The "Hollywood musical" era had fizzled out, so Dunne moved to dramatic roles during the Pre-Code era, leading a successful campaign for the role of Sabra in Cimarron (1931) with her soon-to-be co-star Richard Dix, earning her first Best Actress nomination. A Photoplay review declared, "[This movie] starts Irene Dunne off as one of our greatest screen artists." Other dramas included Back Street (1932) and No Other Woman (1933); for Magnificent Obsession (1935), she reportedly studied Braille and focused on her posture with blind consultant Ruby Fruth. This was after she and Dix reunited for Stingaree (1934), where overall consensus from critics was that Dunne had usurped Dix's star power. Under a new contract with Warner Bros., the remake of Sweet Adeline (1934) and Roberta (1935) were Dunne's first two musicals since Leathernecking; Roberta also starred dancing partners Fred Astaire and Ginger Rogers, and she sang "Smoke Gets in Your Eyes". In 1936, she starred as Magnolia Hawks in Show Boat (1936), directed by James Whale. Dunne had concerns about Whale's directing decisions, but she later admitted that her favorite scene to film was "Make Believe" with Allan Jones because the blocking reminded her of Romeo and Juliet.
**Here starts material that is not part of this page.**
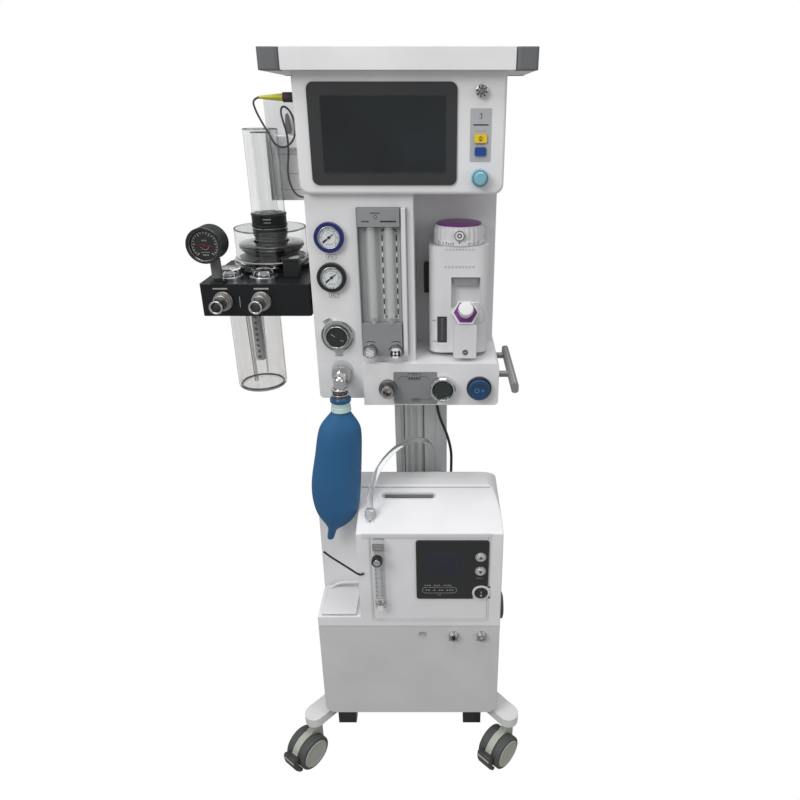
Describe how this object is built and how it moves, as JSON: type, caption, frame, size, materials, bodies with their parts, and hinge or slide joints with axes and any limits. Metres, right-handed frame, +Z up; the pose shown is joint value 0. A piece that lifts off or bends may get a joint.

It was during this year that Dunne's Warner Bros. contract had expired and she had decided to become a freelance actor, with the power to choose studios and directors. She was apprehensive about attempting her first comedy role as the title character in Theodora Goes Wild (1936), but discovered that she enjoyed the production process, and received her second Best Actress Oscar nomination for the performance.

Dunne followed Theodora Goes Wild with other romantic and comedic roles. The Awful Truth (1937) was the first of three films also starring Cary Grant and was later voted the 68th best comedy in American cinema history by the American Film Institute. Their screwball comedy My Favorite Wife (1940) was praised as an excellent spiritual successor, whereas Penny Serenade (1941) was a "romantic comedy that frequently embraced melodrama." Dunne also starred in three films with Charles Boyer: Love Affair (1939), When Tomorrow Comes (1939), and Together Again (1944). Love Affair was such an unexpected critical and financial success that the rest of Dunne and Boyer's films were judged against it; When Tomorrow Comes was considered the most disappointing of the "trilogy," and the advertising for Together Again promoted the actors' reunion more than the movie. Dunne and Grant were praised as one of the best romantic comedy couples, while the Dunne and Boyer pairing was praised as the most romantic in Hollywood.
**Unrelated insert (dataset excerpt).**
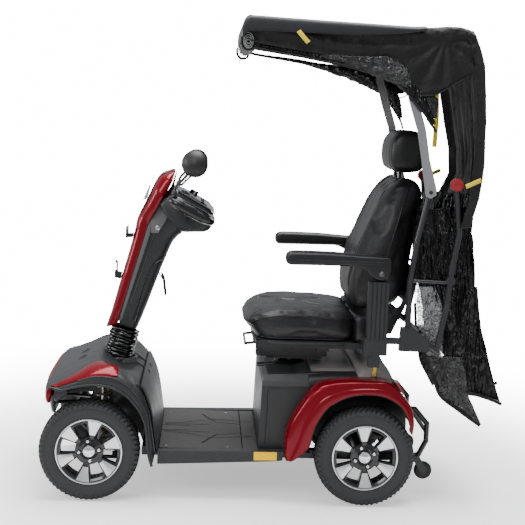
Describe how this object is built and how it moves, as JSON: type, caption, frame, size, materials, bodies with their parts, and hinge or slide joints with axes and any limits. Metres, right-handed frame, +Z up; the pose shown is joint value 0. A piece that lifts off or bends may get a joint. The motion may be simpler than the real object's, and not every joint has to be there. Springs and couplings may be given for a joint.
{
  "type": "mobility scooter",
  "caption": "Four-wheel mobility scooter with tilting tiller, swivel captain seat, flip-up armrests and a seat-mounted folding rain canopy with a rear curtain.",
  "frame": {"origin": "on the ground under the middle of the part's bounding box", "axes": "-X points to the front of the scooter, -Y to its left side, +Z up"},
  "size_m": [1.52, 0.68, 1.576],
  "materials": {
    "frame_black": "satin",
    "deck_plastic": "matte",
    "reflector_amber": "gloss",
    "body_plastic": "matte",
    "body_paint": "gloss",
    "cover_grey": "satin",
    "lamp_red": "gloss",
    "battery_case": "matte",
    "drive_metal": "satin",
    "yellow_plastic": "satin",
    "tyre_rubber": "matte",
    "alloy": "satin",
    "small_wheel": "matte",
    "gaiter": "satin",
    "lamp_clear": "gloss",
    "grip": "satin",
    "lever_plastic": "satin",
    "chrome": "polished",
    "vinyl": "satin",
    "armrest_pad": "satin",
    "canopy_tube": "satin",
    "canopy_arm": "satin",
    "canopy_cloth": "matte"
  },
  "bodies": {
    "base": {"chassis_frame": "frame_black", "floor_deck": "deck_plastic", "side_rails": "deck_plastic", "side_reflectors": "reflector_amber", "front_shroud": "body_plastic", "front_side_panels": "body_paint", "front_bumper": "body_paint", "battery_cover": "body_plastic", "rear_fenders": "body_paint", "rear_top_cover": "cover_grey", "rear_bumper_bar": "frame_black", "tail_lamps": "lamp_red", "batteries": "battery_case", "transaxle": "drive_metal", "front_axle": "frame_black"},
    "freewheel": {"freewheel_lever": "yellow_plastic"},
    "hub_fl": {"knuckle_left": "drive_metal"},
    "hub_fr": {"knuckle_right": "drive_metal"},
    "track_rod": {"tie_rod": "drive_metal"},
    "wheel_fl": {"tyre_fl": "tyre_rubber", "alloy_wheel_fl": "alloy"},
    "wheel_fr": {"tyre_fr": "tyre_rubber", "alloy_wheel_fr": "alloy"},
    "wheel_rl": {"tyre_rl": "tyre_rubber", "alloy_wheel_rl": "alloy"},
    "wheel_rr": {"tyre_rr": "tyre_rubber", "alloy_wheel_rr": "alloy"},
    "tip_left": {"anti_tip_wheel_left": "small_wheel"},
    "tip_right": {"anti_tip_wheel_right": "small_wheel"},
    "column": {"steering_column": "drive_metal"},
    "tiller": {"tiller_post": "frame_black", "tiller_front_cover": "body_paint", "tiller_rear_cover": "body_plastic", "tiller_bellows": "gaiter", "console": "body_plastic", "headlamp": "lamp_clear", "handlebar": "grip", "basket_bracket": "frame_black"},
    "throttle": {"throttle_lever": "lever_plastic"},
    "brake": {"brake_lever": "lever_plastic"},
    "glass_left": {"mirror_left": "lever_plastic"},
    "glass_right": {"mirror_right": "lever_plastic"},
    "dial": {"speed_dial": "lever_plastic"},
    "ignition": {"key": "chrome"},
    "tilt_release": {"tilt_lever": "lever_plastic"},
    "pedestal": {"seat_post": "chrome"},
    "swivel_release": {"swivel_lever": "lever_plastic"},
    "seat": {"seat_base": "frame_black", "seat_cushion": "vinyl", "armrest_posts": "armrest_pad", "canopy_lower_frame": "canopy_tube"},
    "slide_release": {"slide_lever": "lever_plastic"},
    "back": {"backrest_cushion": "vinyl", "backrest_frame": "frame_black"},
    "head": {"headrest": "vinyl"},
    "arm_left": {"armrest_left": "armrest_pad"},
    "arm_right": {"armrest_right": "armrest_pad"},
    "canopy": {"canopy_arms": "canopy_arm", "canopy_roof": "canopy_cloth", "canopy_curtain": "canopy_cloth"}
  },
  "joints": [
    {"name": "steer", "type": "hinge", "parent": "base", "child": "column", "pos_m": [-0.521, 0, 0.452], "axis": [0.2588, 0, 0.9659], "range_deg": [-32, 32]},
    {"name": "kingpin_left", "type": "hinge", "parent": "base", "child": "hub_fl", "pos_m": [-0.594, -0.232, 0.165], "axis": [0, 0, 1], "range_deg": [-32, 32]},
    {"name": "kingpin_right", "type": "hinge", "parent": "base", "child": "hub_fr", "pos_m": [-0.594, 0.232, 0.165], "axis": [0, 0, 1], "range_deg": [-32, 32]},
    {"name": "track_rod_pivot", "type": "hinge", "parent": "hub_fl", "child": "track_rod", "pos_m": [-0.514, -0.232, 0.135], "axis": [0, 0, 1], "range_deg": [-32, 32]},
    {"name": "roll_fl", "type": "hinge", "parent": "hub_fl", "child": "wheel_fl", "pos_m": [-0.594, -0.287, 0.165], "axis": [0, 1, 0], "continuous": true},
    {"name": "roll_fr", "type": "hinge", "parent": "hub_fr", "child": "wheel_fr", "pos_m": [-0.594, 0.287, 0.165], "axis": [0, 1, 0], "continuous": true},
    {"name": "roll_rl", "type": "hinge", "parent": "base", "child": "wheel_rl", "pos_m": [0.311, -0.287, 0.165], "axis": [0, 1, 0], "continuous": true},
    {"name": "roll_rr", "type": "hinge", "parent": "base", "child": "wheel_rr", "pos_m": [0.311, 0.287, 0.165], "axis": [0, 1, 0], "continuous": true},
    {"name": "tip_roll_left", "type": "hinge", "parent": "base", "child": "tip_left", "pos_m": [0.534, -0.176, 0.084], "axis": [0, 1, 0], "continuous": true},
    {"name": "tip_roll_right", "type": "hinge", "parent": "base", "child": "tip_right", "pos_m": [0.534, 0.176, 0.084], "axis": [0, 1, 0], "continuous": true},
    {"name": "freewheel_turn", "type": "hinge", "parent": "base", "child": "freewheel", "pos_m": [0.338, -0.258, 0.432], "axis": [0, 1, 0], "range_deg": [0, 50]},
    {"name": "tiller_tilt", "type": "hinge", "parent": "column", "child": "tiller", "pos_m": [-0.521, 0, 0.452], "axis": [0, 1, 0], "range_deg": [-10, 20], "deforming": ["tiller_bellows"]},
    {"name": "throttle_pull", "type": "hinge", "parent": "tiller", "child": "throttle", "pos_m": [-0.3, 0.15, 0.93], "axis": [0, 0, 1], "range_deg": [-12, 12], "stiffness_Nm_per_rad": 0.6},
    {"name": "brake_pull", "type": "hinge", "parent": "tiller", "child": "brake", "pos_m": [-0.3, -0.15, 0.93], "axis": [0, 0, 1], "range_deg": [0, 12], "stiffness_Nm_per_rad": 0.6},
    {"name": "mirror_turn_left", "type": "hinge", "parent": "tiller", "child": "glass_left", "pos_m": [-0.34, -0.259, 1.01], "axis": [0, 0, 1], "range_deg": [-30, 30]},
    {"name": "mirror_turn_right", "type": "hinge", "parent": "tiller", "child": "glass_right", "pos_m": [-0.34, 0.259, 1.01], "axis": [0, 0, 1], "range_deg": [-30, 30]},
    {"name": "dial_turn", "type": "hinge", "parent": "tiller", "child": "dial", "pos_m": [-0.286, 0.06, 0.9846], "axis": [0.4772, 0, 0.8788], "range_deg": [0, 270]},
    {"name": "key_turn", "type": "hinge", "parent": "tiller", "child": "ignition", "pos_m": [-0.286, -0.06, 0.9846], "axis": [0.4772, 0, 0.8788], "range_deg": [0, 90]},
    {"name": "tilt_release_pull", "type": "hinge", "parent": "tiller", "child": "tilt_release", "pos_m": [-0.3875, 0, 0.7105], "axis": [0, 1, 0], "range_deg": [0, 20], "stiffness_Nm_per_rad": 0.4},
    {"name": "seat_swivel", "type": "hinge", "parent": "base", "child": "pedestal", "pos_m": [0.075, 0, 0.3], "axis": [0, 0, -1], "range_deg": [-90, 90]},
    {"name": "swivel_release_turn", "type": "hinge", "parent": "pedestal", "child": "swivel_release", "pos_m": [0.03, -0.062, 0.448], "axis": [0, 0, 1], "range_deg": [0, 12], "stiffness_Nm_per_rad": 0.8},
    {"name": "seat_slide", "type": "slide", "parent": "pedestal", "child": "seat", "axis": [1, 0, 0], "range_m": [-0.05, 0.05]},
    {"name": "slide_release_lift", "type": "hinge", "parent": "seat", "child": "slide_release", "pos_m": [-0.038, 0, 0.499], "axis": [0, 1, 0], "range_deg": [0, 10], "stiffness_Nm_per_rad": 0.8},
    {"name": "recline", "type": "hinge", "parent": "seat", "child": "back", "pos_m": [0.345, 0, 0.572], "axis": [0, 1, 0], "range_deg": [-5, 5]},
    {"name": "headrest_height", "type": "slide", "parent": "back", "child": "head", "axis": [0, 0, 1], "range_m": [0, 0.06]},
    {"name": "armrest_lift_left", "type": "hinge", "parent": "seat", "child": "arm_left", "pos_m": [0.336, -0.305, 0.778], "axis": [0, 1, 0], "range_deg": [0, 85]},
    {"name": "armrest_lift_right", "type": "hinge", "parent": "seat", "child": "arm_right", "pos_m": [0.336, 0.305, 0.778], "axis": [0, 1, 0], "range_deg": [0, 85]},
    {"name": "canopy_fold", "type": "hinge", "parent": "seat", "child": "canopy", "pos_m": [0.485, 0, 1.045], "axis": [0, 1, 0], "range_deg": [0, 60], "deforming": ["canopy_curtain"]}
  ],
  "couplings": [
    {"joint": "kingpin_left", "follows": "steer", "ratio": 1},
    {"joint": "kingpin_right", "follows": "steer", "ratio": 1},
    {"joint": "track_rod_pivot", "follows": "steer", "ratio": -1}
  ]
}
On her own, Dunne showed versatility through many film genres. Critics praised her comedic skills in Unfinished Business (1941) and Lady in a Jam (1942), despite both movies' negative reception. When the United States entered the Second World War, Dunne participated in celebrity war bond tours around the country, announcing at a rally in 1942, "This is no time for comedy. I'm now a saleswoman, I sell bonds." She followed the tour with her only two war films: A Guy Named Joe (1943) and The White Cliffs of Dover (1944). Despite A Guy Named Joe's troubled production and mixed reviews, it was one of the most successful films of the year. Over 21 (1945) was Dunne's return to comedy but the themes of war (such as her character's husband enlisting in the army) immediately dated the story, which may have contributed to its lack of success. Strong but ladylike motherly roles in the vein of Cimarron's Sabra would follow throughout her next films, such as Anna Leonowens in the fictionalized biopic Anna and the King of Siam (1946), and mothers Vinnie Day in Life with Father (1947), and Marta Hanson in I Remember Mama (1948). Dunne openly disliked Vinnie's ditziness and had rejected Life with Father numerous times, eventually taking the role because "it seemed to be rewarding enough to be in a good picture that everyone will see." For I Remember Mama, Dunne worked on her Norwegian accent with dialect coach Judith Sater, and wore body padding to appear heavier; Marta Hanson was her fifth and final Best Actress nomination.

Dunne's last three films were box-office failures. The comedy Never a Dull Moment (1950) was accused of trying too hard. Dunne was excited to portray Queen Victoria in The Mudlark (1950) for a chance to "hide" behind a role with heavy makeup and latex prosthetics. It was a success in the UK, despite initial critical concern over the only foreigner in a British film starring as a well-known British monarch, but her American fans disapproved of the prosthetic decisions. The comedy It Grows on Trees (1952) became Dunne's last movie performance, although she remained on the lookout for suitable film scripts for years afterwards. She filmed a television pilot based on Cheaper by the Dozen that was not picked up. On the radio, she and Fred MacMurray respectively played a feuding editor and reporter of a struggling newspaper in the 52-episode comedy-drama Bright Star, which aired in syndication between 1952 and 1953 by the Ziv Company. She also starred in and hosted episodes of television anthologies, such as Ford Theatre, General Electric Theater, and the Schlitz Playhouse of Stars. Faye Emerson wrote in 1954, "I hope we see much more of Miss Dunne on TV," and Nick Adams called Dunne's performance in Saints and Sinners worthy of an Emmy nomination. Dunne's last acting credit was in 1962, but she was once rumored to star in unmaterialized movies named Heaven Train and The Wisdom of the Serpent, and rejected an offer to cameo in Airport '77. In 1954, Hedda Hopper reported a rumor that Dunne would star alongside Robert Mitchum in Charles Laughton's stage adaptation of The Web and the Rock. "I never formally retired," Dunne later explained, "but an awful lot of the girls my age soldiered on in bad vehicles. [I] couldn't run around with an ax in my hand like Bette [Davis] and Joan [Crawford] did to keep things going."